El indio Jacinto Guanire desde su puesto de vigía en el mirador del cerro Bella Vista salió disparado al ver la nave desplazarse y corrió hasta encontrarse con la multitud.
Carmelita Silva, comerciante de telas, vestidos, zapatos, vajillas y otros artículos, al escuchar la algarabía salió de su casa preguntando qué sucedía y sin darse cuenta, siguiendo la multitud, se encontró en la playa desde la calle La Estación, sin percatarse que olvidó ponerse las enaguas, de modo que al trasluz claramente se apreciaba el color de sus pantaletas.
Pasados unos pocos minutos, buena parte de los casi novecientos habitantes de la incipiente ciudad se aglomeraba en Playa Vieja muy cerca de la capilla;  algunos se colocaron en posición de retaguardia  que le facilitara un fácil retorno a sus casas en caso de que ocurriera algo, precisamente al frente de la que fue vivienda donde atemperó el poeta Tomás Ignacio Pottentini.
Muchos dieron por seguro que la totalidad de los pobladores del Puerto de la Santa Cruz dejaron solas sus casas para ver aquel extraño aparato que rompió con la tranquilidad de aquel poblado. Y en medio de rezos, llantos e interrogantes, otro grupo se concentró en Playa Vieja, al frente de la casa de los Monagas.
Aquella máquina voladora atravesó toda la bahía de Pozuelos en dirección desde el naciente al poniente, y al poco rato los más cercanos a la playa vieron cómo planeó sobre el azul marino, hasta quedar flotando al vaivén del oleaje: era la primera vez que en el Puerto de la Santa Cruz se apreciaba un Avión.
La sorpresa inundó la curiosidad de las personas y la noticia se regó de tal manera que una oleada de  residentes de Pozuelos se vinieron hasta la playa en bestias y otros corriendo, con tal de ver con sus propios ojos lo que se había convertido en un grandioso acontecimiento. Su  impacto se hizo mayor en el momento que desde la playa se observó cómo se abrió la pequeña compuerta y en segundos un hombre asomó su cuerpo y haciendo señales con sus manos gritaba palabras inentendibles.
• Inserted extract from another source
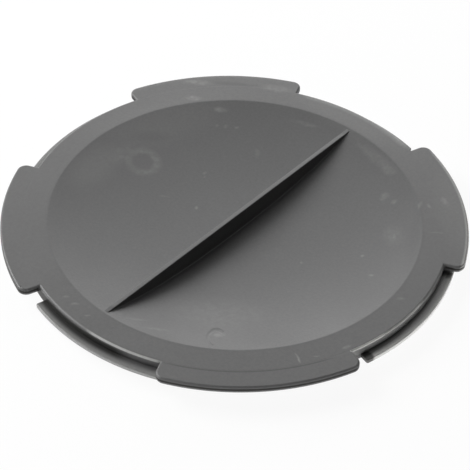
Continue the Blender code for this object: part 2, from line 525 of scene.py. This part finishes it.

Transcurrió un buen rato cuando un inmigrante italiano, Don Emilio Luiggi Ceccato, hombre conocedor de muchos instrumentos y maquinarias, habló a todos: —¡tengan calma señores!, es un avión que aterriza en el agua; se conoce como Hidroavión—  
Pronto se aprestaron varios botes para remar hasta la máquina, y conversar con su conductor. Pasado un rato los botes remolcaron  la máquina hasta la casa de Eriberto Aldrey, erigida a la orilla de la playa en donde atravesaba la calle Puerta Brava, hoy denominada calle Monagas,  exactamente en el lugar en que años posteriores funcionaría el Colegio de Monjas Madre Rosa María Molas y hoy se encuentra enclavado el Hotel Rassil.  

Este acontecimiento ocurrido un día de febrero de 1925 nos revela las cualidades de los habitantes de aquella aldea llamada Puerto de la Cruz que nunca imaginaron la ciudad que tenemos hoy.